Crítica – O poema infinito de Wlademir Dias-Pino

"Enciclopédia Visual", Wlademir Dias-Pino
“Enciclopédia Visual”, Wlademir Dias-Pino


Em 1957
, quando houve a itinerância da Exposição Nacional de Arte Concreta (1956) da capital paulista para o Rio de Janeiro, os 700 mil exemplares da revista O Cruzeiro circularam com a seguinte chamada no texto sobre a mostra: “O Rock’n’Roll da Poesia”. Segundo o próprio poetartista Wlademir Dias-Pino, trata-se do documento mais importante do Concretismo no Brasil – em 1956 e 1957 não havia manifesto da poesia concreta. Ao lado de Ferreira Gullar e dos irmãos Augusto e Haroldo de Campos, a poesia de Dias-Pino é destacada, pois “chega ao ponto da eliminação do alfabeto, que é substituído por lugares geométricos, formas e cores”. Radical desestabilização, a palavra não era mais o ponto central do poema. Em suas análises, Dias-Pino friccionou as crenças de seus próprios pares, como Décio Pignatari, ao criar seus textos, imagens e formas a partir de um sistema lógico próprio e complexo, pela formação de um contraestilo que revoga o sentido em nome da investigação da estrutura. Questões fundamentais à poesia de Dias-Pino reiteram seu caráter fundador também para o terreno poético das artes visuais, com reflexões acerca da materialidade e da participação ativa do leitor.

A estratégia do curador Evandro Salles para a exposição O Poema Infinito de Wlademir Dias-Pino no Museu de Arte do Rio (MAR) tem o mérito de reconhecer a poesia como um sistema de programação visual – com especial orientação para a forma. De maneira eficaz, a exposição lida com a complexidade da produção poética de Dias-Pino a partir de quatro poemas do próprio autor. Se em O Dia da Cidade (1946) Dias-Pino conecta versos a linhas – e toma Cuiabá como centro geodésico da América do Sul, revogando o universo formal das cartografias –, uma mesma vontade de fruição pode ser notada no espaço. Em Ave, o movimento do autorartista é o da superposição de leituras através da transparência de seu suporte, a página, e dos furos que provoca nela. Solida investiga as possibilidades de interpretação da forma através da retirada de elementos que fazem o sentido primeiro da palavra aparecer: nem sólida nem solidão, solida é uma investigação também do acento como sinal gráfico, para além da modulação sonora que provoca no leitor. Em Solida, o ineditismo de Dias-Pino – inventor do poema semiótico – fica claro nas próprias palavras do artista: “Descobri uma outra coisa importante: o alfabeto era muito mais interessante como combinação matemática do que os próprios números da matemática. Isto porque a matemática tinha por base nove números, mas o alfabeto tinha 26 letras.” Ao expandir o sistema por trás de “Numéricos”, revela-se a complexidade em torno da produção de Wlademir: não se trata de uma iluminação do poeta, mas de sua capacidade de gerar poesia por meio de cálculos aritméticos.

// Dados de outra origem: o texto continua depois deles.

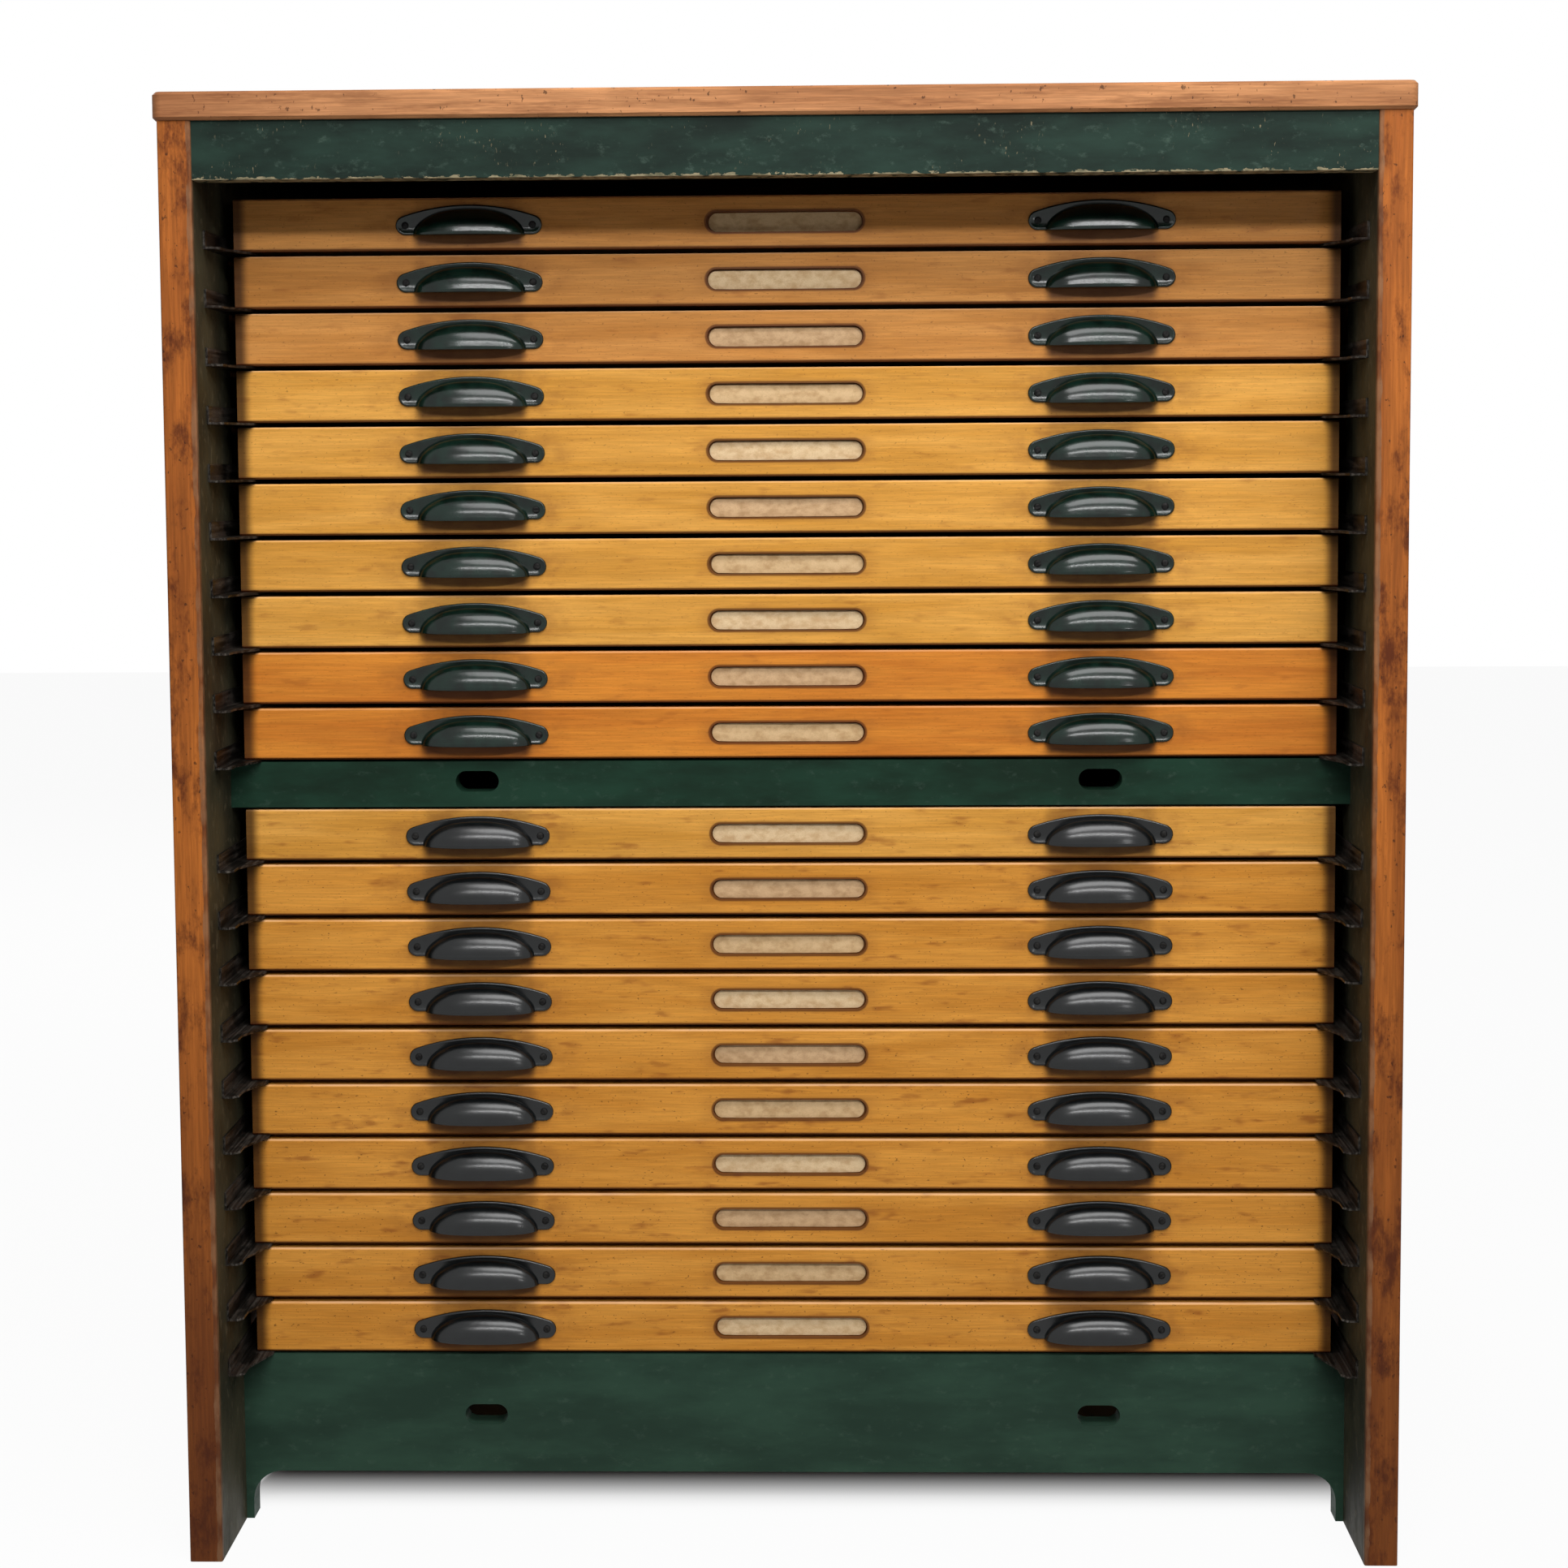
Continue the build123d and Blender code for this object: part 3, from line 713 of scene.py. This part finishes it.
def stage_white():
    """Pale matt floor paper that keeps the cabinet's shadow, mostly shown as plain white.

    Under the cabinet it stays plain matt, so that it is dark there: white's share is 0.93 only
    beyond 0.50 m to either side of x = 0, or 0.27 m before or behind y = 0.08 m.
    """
    material, tree = new_material("pale_floor_paper")
    matt = node(tree, "BsdfDiffuse", colour("b4b4b3"))
    plain = node(tree, "Emission", colour("ffffff"), 1.02)
    _, x, y, _ = object_axes(tree)
    past_side = node(tree, STEP, node(tree, "Math.ABSOLUTE", x), 0.50, 0.52)
    from_middle = node(tree, "Math.ABSOLUTE", node(tree, "Math.SUBTRACT", y, 0.08))
    outside = node(tree, "Math.MAXIMUM", past_side, node(tree, STEP, from_middle, 0.27, 0.36))
    outside = node(tree, "Math.MULTIPLY", outside, 0.93)
    share = node(tree, "Math.MULTIPLY", seen_white(tree), outside)
    node(tree, "OutputMaterial", node(tree, "MixShader", share, matt, plain))
    return material


floor_mesh = bpy.data.meshes.new("floor")
floor_mesh.from_pydata([(-9, -9, 0), (9, -9, 0), (9, 9, 0), (-9, 9, 0)], [], [(0, 1, 2, 3)])
floor_mesh.materials.append(stage_white())
floor = bpy.data.objects.new("floor", floor_mesh)
bpy.context.scene.collection.objects.link(floor)

world = bpy.data.worlds.new("plain_world")
bpy.context.scene.world = world
world.use_nodes = True
tree = world.node_tree
tree.nodes.clear()
ambient = node(tree, "Background", colour("f4f6f8"), 0.05)
backdrop = node(tree, "Background", colour("ffffff"), 1.0)
node(tree, "OutputWorld", node(tree, "MixShader", seen_white(tree), ambient, backdrop))


def area_lamp(name, place, target, width, height, power):
    """A rectangular lamp aimed at a point."""
    data = bpy.data.lights.new(name, "AREA")
    data.shape, data.size, data.size_y, data.energy = "RECTANGLE", width, height, power
    lamp = bpy.data.objects.new(name, data)
    lamp.location = place
    aim = Vector(target) - Vector(place)
    lamp.rotation_mode = "QUATERNION"
    lamp.rotation_quaternion = aim.to_track_quat("-Z", "Y")
    bpy.context.scene.collection.objects.link(lamp)


# A low, wide lamp in front draws the sharp shadow of the top rail and the lower streak on the
# pulls, and a high one draws the soft shadows under the pulls and their upper streak. A small
# lamp on the right sets the bright spot near the right end of each pull's lip. A lamp behind
# keeps the back and the top at the same plain level.
LAMPS = [
    ("low_front_lamp", (0.5, -3.3, 2.5), (0, -0.3, 0.8), 3.2, 0.18, 72),
    ("high_front_lamp", (0.4, -1.5, 2.75), (0, -0.3, 0.9), 2.4, 0.9, 57),
    ("small_right_lamp", (1.35, -2.8, 1.15), (0, -0.3, 0.6), 0.2, 0.2, 3.2),
    ("rear_lamp", (-1.6, 3.2, 2.7), (0, 0.3, 0.7), 2.6, 1.2, 95),
]
for lamp in LAMPS:
    area_lamp(*lamp)

# The camera stands where the photograph's did, by a fit of forty measured points: its lens
# is given by 3000 pixels in the photograph's 1932, and its shift keeps upright lines upright.
FOCAL, FRAME_PX, AXIS_Y = 3000.0, 1932.0, 780.0
SENSOR_MM = 36.0
CAMERA_PLACE = (0.0442, -2.4739, 0.9658)
pitch, yaw, roll = (math.radians(value) for value in (3.952, -1.237, -0.358))
forward = Vector((math.sin(yaw) * math.cos(pitch), math.cos(yaw) * math.cos(pitch),
                  -math.sin(pitch)))
right = Vector((math.cos(yaw), -math.sin(yaw), 0))
upward = right.cross(forward)
turned_right = math.cos(roll) * right + math.sin(roll) * upward
turned_up = math.cos(roll) * upward - math.sin(roll) * right
camera_data = bpy.data.cameras.new("camera")
camera_data.sensor_width = SENSOR_MM
camera_data.lens = FOCAL / FRAME_PX * SENSOR_MM
camera_data.shift_y = -(FRAME_PX / 2 - AXIS_Y) / FRAME_PX
camera = bpy.data.objects.new("camera", camera_data)
camera.matrix_world = Matrix.Translation(CAMERA_PLACE) @ Matrix(
    (turned_right, turned_up, -forward)).transposed().to_4x4()
bpy.context.scene.collection.objects.link(camera)
bpy.context.scene.camera = camera
bpy.context.scene.view_settings.view_transform = "Standard"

A produção de Wlademir Dias-Pino ganha, em 2016, uma outra mirada na 32ª edição da Bienal de São Paulo. O tema Incerteza Viva desta edição poderia também fazer menção à forma despreocupada com que o poeta lida com a autoria. Em sua primeira participação na Bienal de São Paulo (1977,) o artista propôs a espacialização de Solida em três dimensões: convidou os membros do movimento a colar poemas em sua obra ou pregar cartazes de universidades nas esculturas, tornando seu poema suporte dos poemas/processo de outros participantes.

A partir da incursão pelo pensamento poético e de sua investigação formal, é possível compreender então a poesia como um sistema visual. Pensar nos desdobramentos de uma fronteira – seja poesia, seja pintura – é pensar na sua expansão. Na poesia de Dias-Pino, o procedimento inventivo é feito a partir de questões e elementos relativos à própria poesia. Poema expandido. Poema reprojetado. Poema reencarnado.Poema ampliado. Mas também evidenciam o borramento entre as fronteiras, o esgotamento dos campos e a pluralidade das práticas.